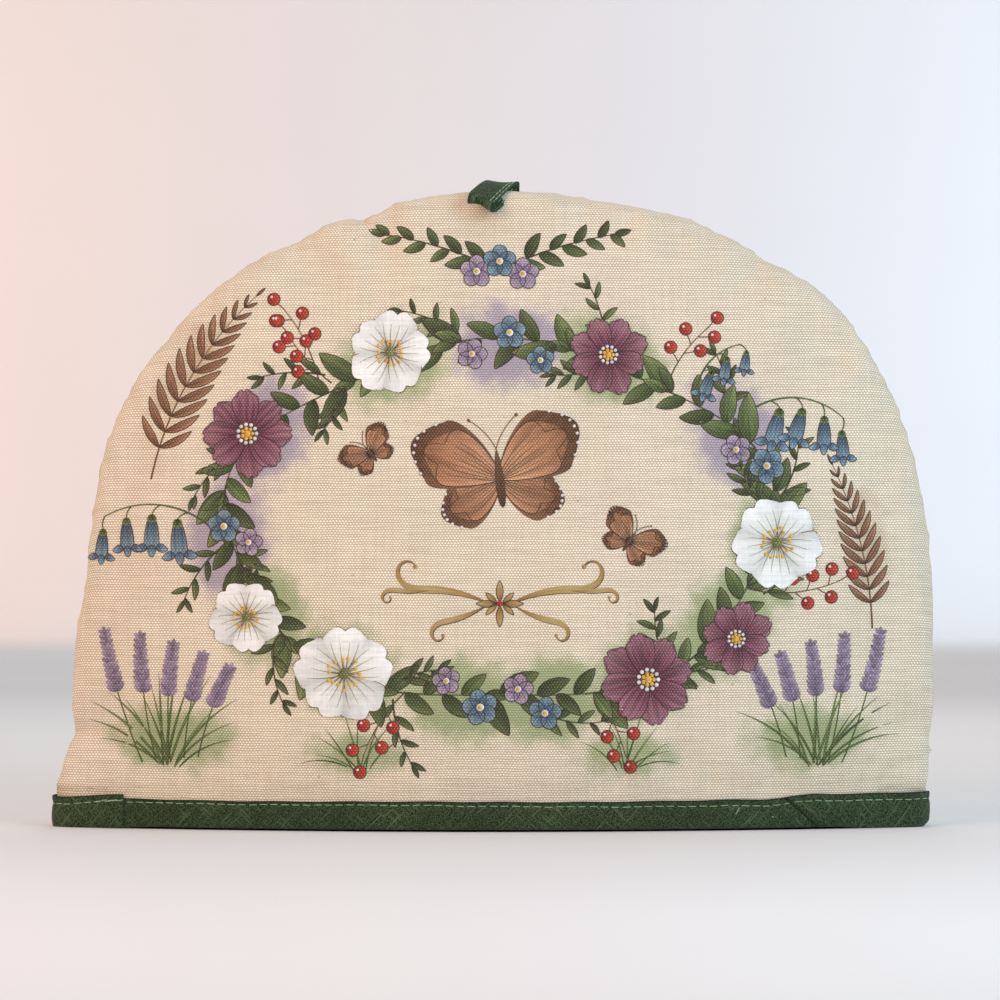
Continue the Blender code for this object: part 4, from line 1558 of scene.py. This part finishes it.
class FlowerPrint:
    """A wreath of garden flowers in thin films of ink, drawn flat in millimetres and laid on the panel."""

    base_lift: float = 0.1
    level_lift: float = 0.02
    line_width: float = 0.34
    edge_margin: float = 9.0
    ring_centre: Pair = (3.0, 119.0)
    ring_reach: Pair = (106.0, 69.0)
    roses = ((236, 1, 20, 0.3), (209, 6, 15, 1.0), (354, 2, 19, 0.9), (113, 3, 17, 0.1))
    cosmos_flowers = ((302, 2, 19, 0.2), (324, 7, 15, 0.5), (152, 5, 18, 0.0), (67, 2, 16, 0.4))
    blue_flowers = ((266, 2, 7.0), (279, 5, 6.5), (88, 5, 6.5), (81, -5, 5.5), (18, 3, 7.0), (181, 1, 6.5))
    lilac_flowers = ((274, -5, 6.0), (258, -7, 5.5), (96, -3, 6.0), (26, -4, 6.0), (187, -8, 5.5))
    bell_stems = ((188, 2.15, 56, 1.5, 4, 15), (32, 0.95, 50, -1.7, 4, 15), (44, 1.6, 30, -1.4, 3, 11))
    berry_twigs = (
        (131, 1.75, 34, 0.5, 6), (128, 2.5, 26, -0.4, 4), (52, 1.2, 26, -0.5, 5), (338, -0.2, 34, 0.6, 6),
        (250, -2.4, 30, 0.5, 5), (290, -0.9, 26, -0.4, 5),
    )
    green_clouds = (236, 262, 302, 352, 113, 67, 325, 210, 280)
    lilac_clouds = (150, 186, 30, 88)

    def __init__(self, panel: WaddedPanel, seed: int = 21) -> None:
        """Args: panel: the built front panel. seed: for the unevenness of hand-drawn shapes."""
        self.panel = panel
        self.rng = random.Random(seed)
        self.blanks: dict[tuple[int, int], Piece] = {}
        self.films: dict[tuple[Ink, bool], list[Piece]] = defaultdict(list)
        places = points_of(panel.obj)
        self.silhouette = panel.outline(places)
        faces = [tuple(face.vertices) for face in panel.obj.data.polygons]
        self.tree = BVHTree.FromPolygons([Vector(place) for place in places], faces)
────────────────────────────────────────
• _Task_
In the listing above, reproduce the first line and each one after it through the line that contains "wreath of garden".

• _Answer to this task_
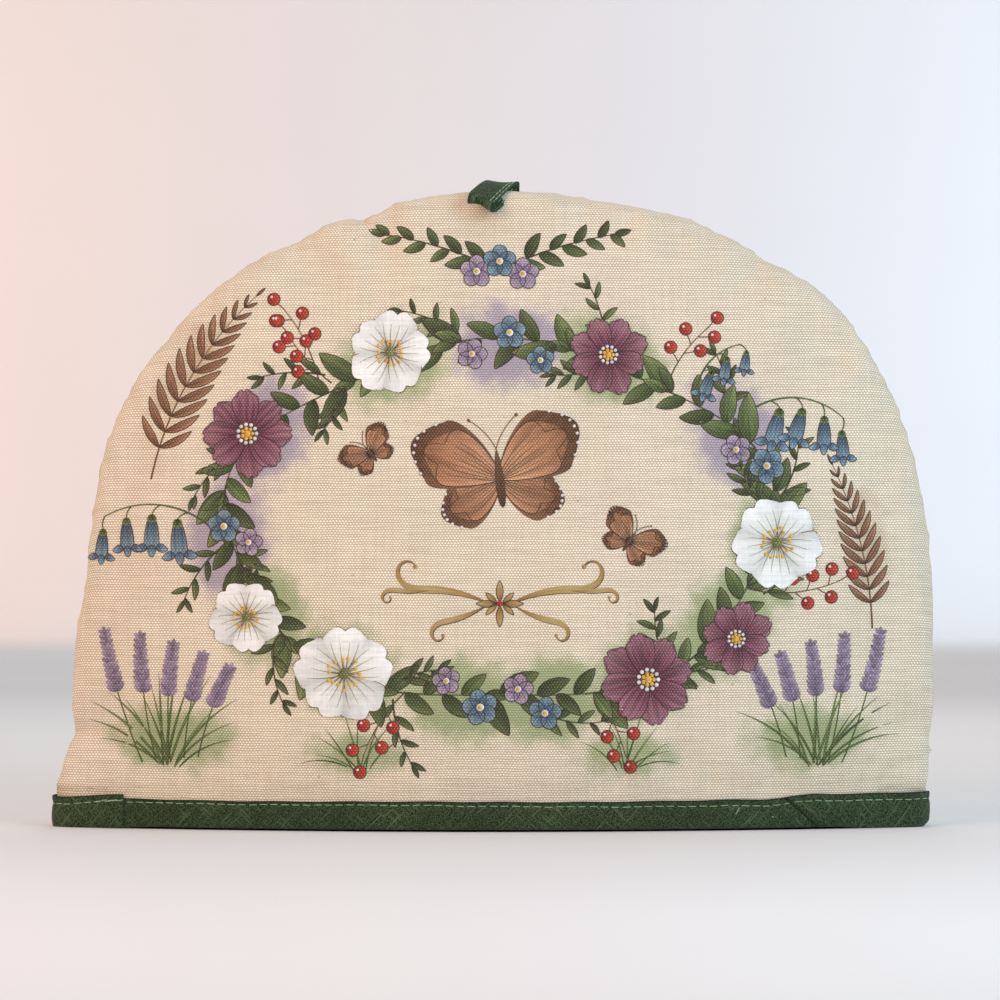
Continue the Blender code for this object: part 4, from line 1558 of scene.py. This part finishes it.
class FlowerPrint:
    """A wreath of garden flowers in thin films of ink, drawn flat in millimetres and laid on the panel."""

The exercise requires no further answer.